INFORMATION SUPPLIED:
★ ★ ★ ★ ★ ★ ★

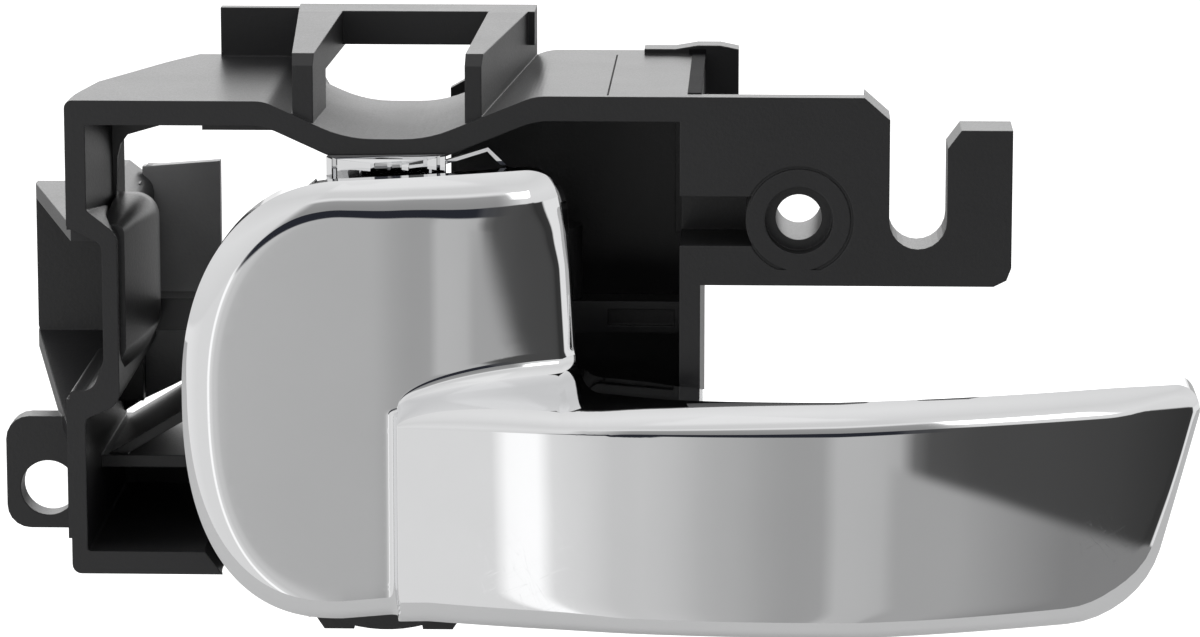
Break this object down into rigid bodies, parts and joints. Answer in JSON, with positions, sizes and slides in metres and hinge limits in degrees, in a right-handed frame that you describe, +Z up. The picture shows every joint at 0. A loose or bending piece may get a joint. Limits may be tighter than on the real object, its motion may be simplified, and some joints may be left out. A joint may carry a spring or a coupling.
{
  "type": "car interior door handle",
  "caption": "Interior car door pull handle: a chrome-plated lever on a sprung vertical hinge in a black moulded housing with a forked hook, screw boss and side tab.",
  "frame": {"origin": "axis of the fixing screw's hole on the plane where the housing lies against the door", "axes": "+X to the right as the passenger sees it, +Z up, -Y out of the door towards the passenger"},
  "size_m": [0.1522, 0.058, 0.0753],
  "materials": {
    "black_plastic": "fine matte texture",
    "chrome_plating": "mirror",
    "pin_steel": "zinc plated",
    "spring_steel": "drawn wire",
    "bush_plastic": "natural acetal",
    "bumper_rubber": "matte",
    "clip_plastic": "natural acetal"
  },
  "bodies": {
    "housing_body": {"housing": "black_plastic", "pivot_pin": "pin_steel", "retaining_clip": "pin_steel", "return_spring": "spring_steel", "rest_bumper": "bumper_rubber", "travel_bumper": "bumper_rubber"},
    "lever_body": {"lever": "chrome_plating", "upper_bush": "bush_plastic", "lower_bush": "bush_plastic"},
    "rod_clip_body": {"rod_clip": "clip_plastic"}
  },
  "joints": [
    {"name": "lever_pivot", "type": "hinge", "parent": "housing_body", "child": "lever_body", "pos_m": [-0.052, -0.0115, -0.02], "axis": [0, 0, -1], "range_deg": [0, 34], "stiffness_Nm_per_rad": 0.25, "springref_deg": -34.38, "deforming": ["return_spring"]},
    {"name": "rod_clip_swivel", "type": "hinge", "parent": "lever_body", "child": "rod_clip_body", "pos_m": [-0.052, 0.0165, -0.008], "axis": [0, 0, 1], "range_deg": [-40, 40]}
  ]
}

★ ★ ★ ★ ★ ★ ★

EXERCISE REQUIREMENTS: Set down all of the data above, word for word.

CORRECT RESPONSE:
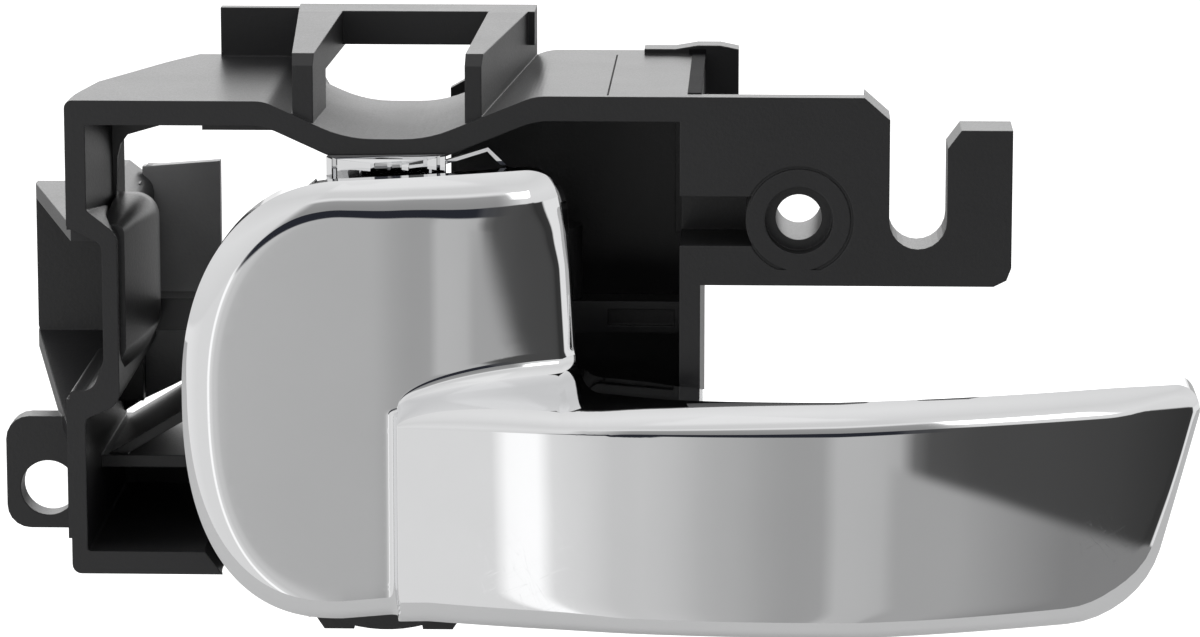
Break this object down into rigid bodies, parts and joints. Answer in JSON, with positions, sizes and slides in metres and hinge limits in degrees, in a right-handed frame that you describe, +Z up. The picture shows every joint at 0. A loose or bending piece may get a joint. Limits may be tighter than on the real object, its motion may be simplified, and some joints may be left out. A joint may carry a spring or a coupling.
{
  "type": "car interior door handle",
  "caption": "Interior car door pull handle: a chrome-plated lever on a sprung vertical hinge in a black moulded housing with a forked hook, screw boss and side tab.",
  "frame": {"origin": "axis of the fixing screw's hole on the plane where the housing lies against the door", "axes": "+X to the right as the passenger sees it, +Z up, -Y out of the door towards the passenger"},
  "size_m": [0.1522, 0.058, 0.0753],
  "materials": {
    "black_plastic": "fine matte texture",
    "chrome_plating": "mirror",
    "pin_steel": "zinc plated",
    "spring_steel": "drawn wire",
    "bush_plastic": "natural acetal",
    "bumper_rubber": "matte",
    "clip_plastic": "natural acetal"
  },
  "bodies": {
    "housing_body": {"housing": "black_plastic", "pivot_pin": "pin_steel", "retaining_clip": "pin_steel", "return_spring": "spring_steel", "rest_bumper": "bumper_rubber", "travel_bumper": "bumper_rubber"},
    "lever_body": {"lever": "chrome_plating", "upper_bush": "bush_plastic", "lower_bush": "bush_plastic"},
    "rod_clip_body": {"rod_clip": "clip_plastic"}
  },
  "joints": [
    {"name": "lever_pivot", "type": "hinge", "parent": "housing_body", "child": "lever_body", "pos_m": [-0.052, -0.0115, -0.02], "axis": [0, 0, -1], "range_deg": [0, 34], "stiffness_Nm_per_rad": 0.25, "springref_deg": -34.38, "deforming": ["return_spring"]},
    {"name": "rod_clip_swivel", "type": "hinge", "parent": "lever_body", "child": "rod_clip_body", "pos_m": [-0.052, 0.0165, -0.008], "axis": [0, 0, 1], "range_deg": [-40, 40]}
  ]
}